Bij arrest van 13 maart 2015, nr. 14/02766, heeft de Hoge Raad het beroep in cassatie van T tegen de uitspraak van de Raad van 15 april 2014 gegrond verklaard, deze uitspraak vernietigd en het geding teruggewezen naar de Raad ter verdere behandeling en beslissing van de zaak met inachtneming van dit arrest.
Op 24 juni 2015 heeft het college de invordering van de terugvordering bij verzoekster opgeschort in afwachting van de uitspraak van de Raad in de zaak van T. Op 25 juni 2015 heeft verzoekster ter zitting van de Raad haar verzoek om een voorlopige voorziening ingetrokken.
Bij uitspraak van 27 oktober 2015, 15/2576 WWB, heeft de Raad in de zaak van T de uitspraak van 15 november 2012 vernietigd, het beroep gegrond verklaard, het besluit van
23 maart 2012 vernietigd en het besluit van 18 oktober 2011 herroepen. De Raad heeft hierbij geoordeeld dat T en verzoekster in de periode van 1 september 2009 tot en met 18 oktober 2011 geen gezamenlijke huishouding hebben gevoerd, zodat geen grondslag aanwezig was voor de intrekking en terugvordering van de bijstand van T.
Bij besluit van 18 november 2015 heeft het college het besluit van 18 oktober 2011 van verzoekster niet langer gehandhaafd.
Aldus is aan verzoekster tegemoetgekomen. Het college wordt veroordeeld in de kosten die verzoekster in verband met de behandeling van het bezwaar, het beroep en het hoger beroep in de procedures 13/30 WWB, 15/3444 WWB en 15/3445 WWB redelijkerwijs heeft moeten maken. De proceskosten worden, ingevolge het Besluit proceskosten bestuursrecht (Besluit), begroot op € 990,- in beroep en € 990,- in hoger beroep. Tevens worden de door verzoekster gemaakte verletkosten vergoed tot een bedrag van € 370,56 en de reiskosten tot een bedrag van € 91,80. Het verzoek om vergoeding van portokosten wordt afgewezen, omdat, gelet op het limitatieve karakter van het Besluit, portokosten niet voor vergoeding in aanmerking komen.

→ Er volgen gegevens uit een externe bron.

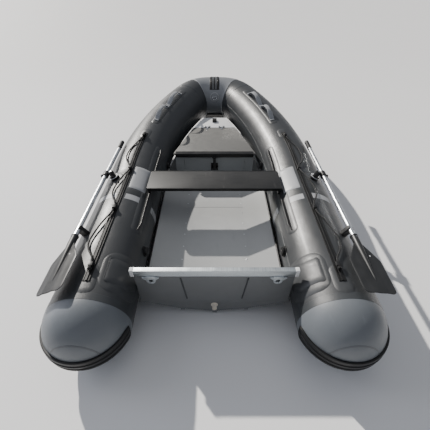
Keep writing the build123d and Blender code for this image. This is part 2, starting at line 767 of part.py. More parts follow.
def build_oarlocks():
    up, out, foot, hub, shaft = oar_frame()
    base_plane = Plane(origin=foot, x_dir=(0, 1, 0), z_dir=up)
    core = tube_core(skin_gap)
    base_top = tube_radius + oarlock_base_height
    base_low = tube_radius - oarlock_base_sink
    base = extrude(base_plane.offset(base_low) * Circle(oarlock_base_radius), amount=base_top - base_low)
    base -= core
    pin_low = base_top - swivel_pin_depth + 1
    pin_hole_radius = swivel_pin_radius + swivel_pin_clearance
    pin_hole = extrude(base_plane.offset(pin_low - 1) * Circle(pin_hole_radius), amount=2 * swivel_pin_depth)
    save("oarlock_bases", both([base - pin_hole]))

    head_low = base_top + skin_gap
    head_height = oar_height - oarlock_base_height + swivel_head_rise
    head = extrude(base_plane.offset(head_low) * Circle(swivel_radius), amount=head_height)
    pin = extrude(base_plane.offset(pin_low) * Circle(swivel_pin_radius), amount=head_low + 2 - pin_low)
    bolt_plane = Plane(origin=hub, x_dir=(0, 1, 0), z_dir=out)
    bolt_length = oar_offset - oar_radius - 2
    bolt = extrude(bolt_plane * Circle(swivel_bolt_radius), amount=bolt_length)
    swivel = head + pin + bolt

    axis_plane = Plane(origin=shaft, x_dir=out, z_dir=(0, 1, 0))
    collar = extrude(axis_plane * Circle(collar_radius), amount=collar_length / 2, both=True)
    collar_bore = axis_plane * Circle(oar_radius + collar_clearance)
    collar -= extrude(collar_bore, amount=collar_length, both=True)
    collar -= swivel
    knob_plane = Plane(origin=shaft, x_dir=(0, 1, 0), z_dir=out)
    screw_length = collar_radius - oar_radius + screw_reach
    screw = extrude(knob_plane.offset(oar_radius + 0.5) * Circle(screw_radius), amount=screw_length)
    collar -= screw
    knob_low = knob_plane.offset(collar_radius + skin_gap)
    knob = screw + extrude(knob_low * Circle(knob_radius), amount=knob_length)

    clip_plane = Plane(origin=(shaft.X, clip_y, shaft.Z), x_dir=out, z_dir=(0, 1, 0))
    lift = shaft - Vector(axis_x, shaft.Y, tube_axis_height)
    clip_frame = Plane(origin=(shaft.X, clip_y, shaft.Z), x_dir=(0, 1, 0), z_dir=lift)
    hold = oar_radius + clip_clearance
    outer = hold + clip_wall
    stand = lift.length - tube_radius
    clip_height = clip_rise + stand + clip_sink
    clip = clip_frame * Pos(0, 0, clip_rise - clip_height / 2) * Box(clip_width, 2 * outer, clip_height)
    clip -= extrude(clip_plane * Circle(hold), amount=clip_width, both=True)
    clip -= clip_frame * Pos(0, 0, oar_radius) * Box(2 * clip_width, 2 * (hold - clip_lip), 2 * oar_radius)
    clip -= core

    for name, flip in (("starboard", False), ("port", True)):
        shapes = {"oarlock_swivel_": swivel, "oar_collar_": collar, "collar_knob_": knob, "oar_clip_": clip}
        for prefix, shape in shapes.items():
            save(prefix + name, [mirrored(shape) if flip else shape])
    print("oarlock pin", foot, up, "oar axis", shaft)


def build_oar(name):
    up, out, foot, hub, shaft = oar_frame()
    roll = blade_roll[name]
    line = Plane(origin=(shaft.X, 0, shaft.Z), x_dir=(1, 0, 0), z_dir=(0, -1, 0))
    ring = Circle(oar_radius) - Circle(oar_radius - oar_wall)
    shaft_fore_y = oar_fore_y - plug_depth
    aft_length = oar_joint_y - ferrule_fore_y + ferrule_length - ferrule_wall
    fore = extrude(line.offset(-shaft_fore_y) * ring, amount=shaft_fore_y - oar_joint_y)
    aft = extrude(line.offset(-oar_joint_y) * ring, amount=aft_length)

    grip = extrude(line.offset(-oar_fore_y) * Circle(grip_radius), amount=grip_length)
    grip -= extrude(line.offset(-shaft_fore_y) * Circle(oar_radius), amount=grip_length)

    upright = (sin(radians(roll)), 0, cos(radians(roll)))
    blade_frame = Plane(origin=(shaft.X, ferrule_fore_y, shaft.Z), x_dir=(0, -1, 0), z_dir=upright)
    tip = ferrule_length + blade_length
    half = [
        (ferrule_length - 2 * ferrule_wall, blade_neck_half),
        (ferrule_length + blade_widest_share * blade_length, blade_half_width),
        (tip, blade_half_width - blade_tip_narrowing),
    ]
    outline = Polyline(half + [(x, -y) for x, y in reversed(half)], close=True)
    plate_face = make_face(outline.edges())
    plate_face = fillet(plate_face.vertices().sort_by(Axis.X)[-2:], radius=blade_corner_radius)
    plate = extrude(blade_frame * plate_face, amount=blade_thickness / 2, both=True)
    ferrule = extrude(line.offset(-ferrule_fore_y) * Circle(ferrule_radius), amount=ferrule_length)
    spine_line = line.offset(-ferrule_fore_y + ferrule_length)
    spine_end = spine_line.offset(blade_spine_share * blade_length) * Circle(blade_thickness / 2)
    spine = loft([spine_line * Circle(ferrule_radius), spine_end])
    blade = plate + ferrule + spine
    blade -= extrude(line.offset(-ferrule_fore_y) * Circle(oar_radius), amount=ferrule_length - ferrule_wall)

    button_y = ferrule_fore_y - button_set_back
    spoke = Plane(origin=(shaft.X, button_y, shaft.Z), x_dir=(0, 1, 0), z_dir=blade_frame.z_dir)
    hole_face = spoke.offset(ferrule_wall) * Circle(button_radius + button_clearance)
    hole = extrude(hole_face, amount=2 * ferrule_radius)
    button_length = ferrule_radius + button_proud - button_root
    button = extrude(spoke.offset(button_root) * Circle(button_radius), amount=button_length)
    pieces = {
        "oar_shaft_": [fore, aft - hole],
        "oar_grip_": [grip],
        "oar_blade_": [blade - hole],
        "snap_button_": [button],
    }
    for prefix, solids in pieces.items():
        save(prefix + name, [mirrored(solid) for solid in solids] if name == "port" else solids)
    print(name, "button axis", spoke.z_dir)


def build_lifelines():
    inner = tube_radius + skin_gap
    strip_top = inner + strip_thickness
    strip = band(rail_angle - strip_half_span, rail_angle + strip_half_span, inner, strip_top)
    strip += bar(rail_angle, strip_top - 1, strip_top + strip_rib_height, strip_rib)
    length = along_tube(strip, strip_aft_s, strip_fore_s)
    save("lifeline_rails", both([length]))

    leads = []
    low = strip_top + strip_rib_height + fairlead_gap
    block = Rot(0, 0, rail_angle) * Rectangle(fairlead_height, fairlead_width)
    face = Pos(*polar(rail_angle, low + fairlead_height / 2)) * block
    face -= Pos(*polar(rail_angle, low + fairlead_hole_height)) * Circle(rope_radius + rope_clearance)
    for s in fairlead_stations:
        leads.append(extrude(section(s) * face, amount=fairlead_length / 2, both=True))
        print("fairlead hole", s, spot(s, rail_angle, low + fairlead_hole_height), axis_frame(s)[1])
    save("fairleads", both(leads))

    points = [Vector(*point) for point in rope_points]
    radii = []
    for before, here, after in zip(points, points[1:], points[2:]):
        first = here - before
        second = after - here
        half_turn = radians(first.get_angle(second) / 2)
        radii.append(0.45 * min(first.length, second.length) / tan(half_turn))
    print("lifeline bend radii", [round(radius) for radius in radii])
    path = FilletPolyline(points, radius=radii)
    rope = sweep(Plane(origin=path @ 0, z_dir=path % 0) * Circle(rope_radius), path=path)
    print("lifeline length", path.length, "volume", rope.volume, pi * rope_radius**2 * path.length)
    save("lifeline_starboard", [rope])
    save("lifeline_port", [mirrored(rope)])
    knots = []
    for end in (0, 1):
        frame = Plane(origin=path @ end, z_dir=path % end)
        knots.append(frame * (Sphere(knot_radius) - Cylinder(rope_radius, 3 * knot_radius)))
    save("lifeline_knots", both(knots))


def build_handles():
    inner = tube_radius + skin_gap
    half_span = degrees(handle_patch_width / 2 / tube_radius)
    face = band(handle_angle - half_span, handle_angle + half_span, inner, inner + patch_thickness)
    patch = along_tube(face, *handle_patch_span)
    save("handle_patches", both([patch]))
    seat = inner + patch_thickness + skin_gap
    loops = []
    for s_from, s_to in handle_spans:
        low = seat + 1.5 * handle_thickness
        start = spot(s_from, handle_angle, low)
        end = spot(s_to, handle_angle, low)
        crown = spot((s_from + s_to) / 2, handle_angle, low + handle_rise)
        arch = ThreePointArc(start, crown, end)
        across = spot(s_from, handle_angle + 90, 1) - spot(s_from, handle_angle + 90, 0)
        strap = Plane(origin=start, x_dir=across, z_dir=arch % 0) * Rectangle(handle_width, handle_thickness)
        loop = sweep(strap, path=Wire([arch.edge()]))
        span = degrees(handle_width / 2 / tube_radius)
        foot_top = seat + handle_foot_layers * handle_thickness
        foot = band(handle_angle - span, handle_angle + span, seat, foot_top)
        for s_foot in (s_from, s_to):
            loop += along_tube(foot, s_foot - handle_foot / 2, s_foot + handle_foot / 2)
        loops.append(loop)
    save("handle_loops", both(loops))


def build():
    os.makedirs("parts", exist_ok=True)
    build_tubes()
    build_bow_pieces()
    build_rub_strake()
    build_hull()
    build_transom()
    build_thwart()
    build_locker()
    build_valves()
    build_oarlocks()
    build_oar("starboard")
    build_oar("port")
    build_lifelines()
    build_handles()


build()
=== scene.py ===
"""Looks of the inflatable dinghy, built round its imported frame.

Metres. +Y points to the bow, +X to starboard, +Z up.
"""
import json
from math import atan2, copysign, cos, degrees, exp, hypot, pi, radians, sin, tan

import bmesh
import bpy
from mathutils import Matrix, Vector


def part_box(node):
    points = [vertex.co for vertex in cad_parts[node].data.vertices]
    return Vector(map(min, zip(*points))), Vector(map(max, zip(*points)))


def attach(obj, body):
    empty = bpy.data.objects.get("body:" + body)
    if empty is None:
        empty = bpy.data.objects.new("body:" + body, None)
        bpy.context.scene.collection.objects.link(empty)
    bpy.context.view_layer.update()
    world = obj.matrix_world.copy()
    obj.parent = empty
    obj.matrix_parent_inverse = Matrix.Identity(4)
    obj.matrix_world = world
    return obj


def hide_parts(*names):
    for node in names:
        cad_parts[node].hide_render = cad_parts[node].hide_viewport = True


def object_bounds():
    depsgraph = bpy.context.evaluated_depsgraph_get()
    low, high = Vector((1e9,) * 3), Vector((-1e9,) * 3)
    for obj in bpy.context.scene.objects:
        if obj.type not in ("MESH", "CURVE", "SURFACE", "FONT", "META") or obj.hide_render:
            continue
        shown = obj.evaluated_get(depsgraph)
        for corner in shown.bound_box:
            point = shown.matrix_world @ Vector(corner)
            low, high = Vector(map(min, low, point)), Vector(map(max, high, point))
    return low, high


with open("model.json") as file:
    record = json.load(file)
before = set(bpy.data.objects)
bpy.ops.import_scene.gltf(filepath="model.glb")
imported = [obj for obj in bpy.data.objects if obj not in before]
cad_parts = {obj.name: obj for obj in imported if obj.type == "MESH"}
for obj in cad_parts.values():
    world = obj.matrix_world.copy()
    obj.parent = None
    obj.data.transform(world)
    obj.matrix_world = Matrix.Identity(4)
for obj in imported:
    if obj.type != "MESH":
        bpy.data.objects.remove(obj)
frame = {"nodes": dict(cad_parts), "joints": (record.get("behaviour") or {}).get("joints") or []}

cad_low, cad_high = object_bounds()
scene = bpy.context.scene
sides = (("starboard", 1), ("port", -1))


# Camera, floor and light

def add_camera():
    """Stands astern of the boat, a little above head height, and looks down at it."""
    data = bpy.data.cameras.new("camera")
    data.lens = 24.09
    data.sensor_width = 36.0
    data.shift_x = 0.0012
    camera = bpy.data.objects.new("camera", data)
    camera.location = (0.0, -2.073, 1.582)
    camera.rotation_euler = (radians(48.37), 0.0, 0.0)
    scene.collection.objects.link(camera)
    scene.camera = camera


def add_lamp(name, kind, place, aim, energy, size, colour):
    data = bpy.data.lights.new(name, kind)
    data.energy = energy
    data.color = colour
    if kind == "SUN":
        data.angle = size
    else:
        data.shape = "RECTANGLE"
        data.size, data.size_y = size
    lamp = bpy.data.objects.new(name, data)
    lamp.location = place
    lamp.rotation_euler = (Vector(aim) - Vector(place)).to_track_quat("-Z", "Y").to_euler()
    scene.collection.objects.link(lamp)


def add_light():
    key_from = Vector((-0.55, 0.66, 0.51)) * 5
    add_lamp("key_lamp", "SUN", key_from, (0, 0, 0), 6.0, radians(1.0), (1.0, 0.96, 0.9))
    add_lamp("port_fill", "AREA", (-4.5, -0.6, 2.2), (0, 0, 0.2), 64, (1.6, 5.0), (0.86, 0.89, 1.0))
    add_lamp("top_fill", "AREA", (0.6, 0.2, 4.5), (0, 0, 0.2), 14, (3.0, 4.0), (1.0, 0.98, 0.95))
    world = bpy.data.worlds.new("studio")
    world.use_nodes = True
    background = world.node_tree.nodes["Background"]
    background.inputs["Color"].default_value = (0.86, 0.9, 1.0, 1.0)
    background.inputs["Strength"].default_value = 0.34
    scene.world = world


def add_floor(finish):
    reach = 60.0
    mesh = bpy.data.meshes.new("floor")
    corners = [(-reach, -reach, 0), (reach, -reach, 0), (reach, reach, 0), (-reach, reach, 0)]
    mesh.from_pydata(corners, [], [(0, 1, 2, 3)])
    mesh.materials.append(finish)
    floor = bpy.data.objects.new("floor", mesh)
    floor.location.z = cad_low.z - 0.0005
    scene.collection.objects.link(floor)


# Shared surface effects. Each is a node group that gives masks, values or heights.

def feed(tree, socket, value):
    """Links a socket to the one that feeds it, or gives it a plain value."""
    if isinstance(value, bpy.types.NodeSocket):
        tree.links.new(value, socket)
    else:
        socket.default_value = value


def add_node(tree, kind, settings=None, **values):
    """A node with its settings, its input values and the sockets that feed it."""
    node = tree.nodes.new("ShaderNode" + kind)
    for label, value in (settings or {}).items():
        setattr(node, label, value)
    for label, value in values.items():
        feed(tree, node.inputs[label], value)
    return node


def maths(tree, operation, first, second):
    node = add_node(tree, "Math", {"operation": operation})
    feed(tree, node.inputs[0], first)
    feed(tree, node.inputs[1], second)
    return node.outputs[0]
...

Voor de goede orde merkt de Raad nog op dat (de bijlage bij) het Besluit geen grondslag biedt om het doen van een verzoek, bedoeld in artikel 8:75a, eerste lid, van de Awb, eveneens bij de proceskostenveroordeling te betrekken zodat de door de gemachtigde van verzoekster in dat kader gemaakte kosten niet voor vergoeding in aanmerking komen. Dit geldt eveneens voor de door verzoekster overgelegde declaratie van mr. Schriemer van 17 augustus 2016.
Verzoekster kan zich op grond van artikel 8:108, eerste lid, van de Awb, in verbinding met artikel 8:41, zevende lid, van de Awb voor de vergoeding van het griffierecht rechtstreeks wenden tot het college. Het college is gehouden tot vergoeding hiervan over te gaan. Een afzonderlijke rechterlijke beslissing is daarvoor niet nodig.

BESLISSING

De Centrale Raad van Beroep veroordeelt het college tot het betalen van de kosten van verzoekster tot een bedrag van € 2.488,68.
Deze uitspraak is gedaan door W.H. Bel, in tegenwoordigheid van A. Mansourova als griffier. De beslissing is uitgesproken in het openbaar op 20 juni 2017.